After a less than perfect night’s sleep, Tim, Mark, Beth and I all met up for breakfast at 7:30am at a Cafe across the street (US 60) from our motel, the Wickenburg Best Western. Our breakfasts were good and the coffee was really good, both of which helped make up for the less than impressive motel. By 9:00am we were on the road on our way to Phoenix and Tempe. Tim swears he heard a rooster crowing this morning (something we have heard each and every day on our ride), but neither Mark nor I actually heard it. I hope Tim is right and than there was a rooster, if nothing else for the consistency of this daily occurrence. The scenery today was much more interesting than yesterday. US 60 East was 4 lanes from Wickenburg to Sun City and then mostly 6 lanes after that into Phoenix. But we left US 60 in Peoria, AZ and got onto dedicated bike paths which were adjacent to a canal system, some of which had water and some of which did not. The canal bike paths, which included the New River, the Skunk Creek, the Arizona Canal and the Cross-Cut canal, were vehicle free and extremely safe, but almost never marked. As a result, we were constantly checking Google Maps’ biking directions to our hotel, just to make sure we hadn’t made a wrong turn. It took us about 7 hours to bike 70 miles and for the most part the ride was not difficult. The most time consuming part of today’s journey was all of the stops we made, either examining maps or updating the Google Maps, to find out way. Here are some of the photos of today’s seventh and final ride of our first cross country leg from San ?Diego to Phoenix:
When we were about 10 miles from our hotel in Tempe, AZ, we came across the Wrigley Mansion, not too far from the Biltmore Estates in Phoenix, near its border with Scottsdale. While there, we met up with four casual bikers, out for a short day’s ride. It turns out these folks were full-time RVer’s who winter in Phoenix, summer in the mountains of Northern California, and who are officially citizens of South Dakota, even though they never reside or even visit South Dakota. They pay no taxes in South Dakota, which apparently wants their citizenship to enable them to have an opportunity for greater representation in Congress. Here is a photo of these very pleasant folks:
After saying our goodbyes to the “South Dakotans” and to Tim and Kathyrn Tolford (who had ridden with us along the Arizona Canal for 8-10 miles, we headed to Tempe and to our hotel.

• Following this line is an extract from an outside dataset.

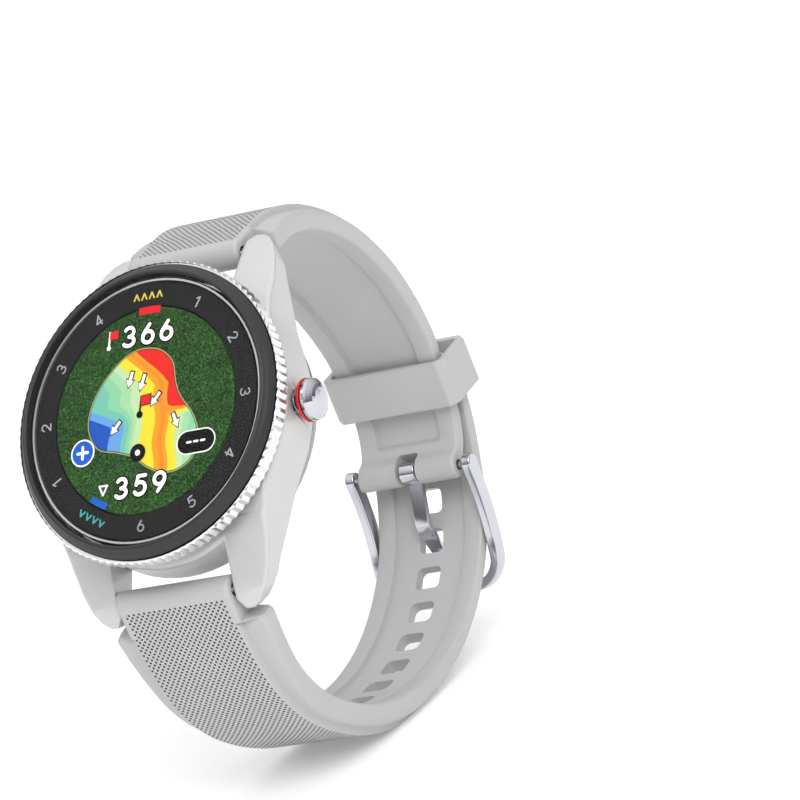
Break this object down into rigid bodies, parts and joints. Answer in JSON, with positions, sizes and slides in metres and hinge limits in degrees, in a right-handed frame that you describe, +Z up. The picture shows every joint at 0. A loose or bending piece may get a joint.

Once there I called Beth to determine her location and our room arrangements and, as she has this whole trip, Beth had several cold beers on ice waiting for us.
After a few bottles each, except for Tim who is not into beer too much these days – he only had one so there’s more for Mark and me – we showered and dressed and went to dinner in downtown Tempe. We talked about our high points, low points, and the songs that went through our heads during the entire trip. Maybe I’ll have something to say about that in my last post for this leg!